Since that time the phrase has been constantly dusted off for official speeches involving the two countries including and perhaps especially at the height of anti Bush/anti Americanism. Although it is used to refer to every aspect of bilateral relations from student exchanges to business, for the most part the test for MPs and the media still appears to be whether Britain has been able to influence US military decisions. This is a recurring theme in the British press. In different ways they ask “Does the special relationship still exist? Do the Americans care what we think? Do they really see us on the same level as – the French! Do they even know we exist?” Sir David is right on the money. You can see the petals floating up from the news pages. “He loves me, he loves me not, he loves me…”
Ambassador Manning was testifying before the Foreign Affairs committee of the House of Commons with Sir Jeremy Greenstock, the former British UN Ambassador. The two ambassadors were men on a mission. They explained that while Washington officials used the phrase “special relationship” they had deliberately avoided the term in order to eliminate sentimentality from their dealings with Americans. So from their point of view President Obama’s perceived coldness (he and his people do not honor the phrase) is a gift. It was easy to read between the (very long) lines of their remarks . The words “special relationship” far from presenting them with opportunities to influence had in their opinion, constituted an obstacle for British diplomats in the US. It was a hearty slap on the back to someone you need to greet on your way to someone else more interesting. Lose the phrase, the British diplomats argued and you force Americans to deal with you as serious people. Many British politicians feel the same way. They find the phrase both inaccurate and demeaning. Those are my words. British critics of the ‘special relationship’ say the phrase really means that Britain is a “US poodle.” Having said that, the two ambassadors and the MPs to whom they were speaking operate in a particular world. They inhabit a place where a “US relationship” means security and defense cooperation, politics and the prestige of political influence with a superpower. The terrain is different at home in Britain, outside of government buildings.

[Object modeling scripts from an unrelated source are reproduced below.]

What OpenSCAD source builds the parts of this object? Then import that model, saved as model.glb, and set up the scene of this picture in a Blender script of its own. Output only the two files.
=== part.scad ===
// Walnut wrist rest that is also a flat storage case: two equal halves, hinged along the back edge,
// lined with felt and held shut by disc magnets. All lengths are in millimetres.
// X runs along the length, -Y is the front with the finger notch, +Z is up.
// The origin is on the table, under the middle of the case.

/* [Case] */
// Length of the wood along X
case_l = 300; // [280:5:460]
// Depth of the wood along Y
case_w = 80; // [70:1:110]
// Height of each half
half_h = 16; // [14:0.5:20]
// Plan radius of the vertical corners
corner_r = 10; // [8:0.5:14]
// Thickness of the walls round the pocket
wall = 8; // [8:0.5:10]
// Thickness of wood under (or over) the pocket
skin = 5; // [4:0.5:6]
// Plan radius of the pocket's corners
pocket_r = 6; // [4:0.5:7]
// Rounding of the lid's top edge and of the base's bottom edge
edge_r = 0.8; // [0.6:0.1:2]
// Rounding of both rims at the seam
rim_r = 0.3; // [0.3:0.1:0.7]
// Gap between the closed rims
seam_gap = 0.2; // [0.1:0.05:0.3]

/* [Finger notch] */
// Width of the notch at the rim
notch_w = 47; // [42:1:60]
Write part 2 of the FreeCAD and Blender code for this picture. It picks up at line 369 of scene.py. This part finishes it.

The British public has a more complicated relationship with America – as they call the United States. They want their stars to win Oscars and Emmys, they want to go to US colleges and they want Americans to praise British colleges. Although they are concerned about house prices at home they also want to vacation and perhaps retire in Florida. And whatever they say about the British government being “poodles,” journalists do absolutely obsess over whether or not Prime Minister Brown was snubbed by President Obama. The British can’t seem to live with us or without us. The Foreign Affairs committee issued a press statement reflecting this ambiguity. Admitting that a special relationship exists, they advised that the phrase be avoided (in its historical sense) then went on to advocate more money for the Foreign Office (the better to stand toe to toe with the Americans?) The British press gave it a typical brutal summary. “Special Relationship is Over, MPs say. Now stop calling us America’s Poodle” then “Obama unsentimental…” announced the Guardian.
When I studied international relations I was taught that nations and governments do sometimes operate like individuals. So perhaps the ‘he loves me, he loves me not’ mentality is more pervasive than Sir David implied. Insecure people in relationships strain toward or away from the person they do not want to lose to test the relationship or their position in it. The British public on the whole did not care for President George W. Bush (an understatement). On the other hand, they do mostly like President Obama (another understatement) especially since his healthcare victory. Result: the Parliament voted to go to two wars with the US under Bush while with President Obama in office they are declaring that the ‘special relationship’ is dead and the phrase should not be used. Perhaps the British government went to war with the US in part because the British public was strongly pulling away from the US. However, this demonstration of loyalty did not produce the gratitude and reaffirmation it was seeking. On the contrary, the new Obama administration seemed aloof despite the continued commitment of British troops. Since the British public has changed its attitude and is now very fond of the White House incumbent, there is no danger of a permanent extrangement. So the Foreign Affairs committee can safely declare that the special relationship is dead. I don’t blame them in a way, but then how do they characterize the facts laid before them in the beginning of the hearings before they focussed on politics and the military dimension in foreign affairs. Facts like the US and the UK are the number one investors in each other’s countries. That 1 in 7 of top CEOs in Britain are American. That Britain is the number one destination for US students? Most British people do not know that American high school english departments routinely teach Shakespeare, Chaucer and Dickens. This level of cultural penetration in the US is not matched by other cultures. Is there nothing special in that? Absolutely.
In fact a US UK Higher Education Partnerships Fund was launched in the same month as the publication of the Foreign Affairs committee report (March 2010) by Sir Nigel Sheinwald, current British Ambassador to the United States. The headline on the ambassador’s blog? Education and the Special Relationship.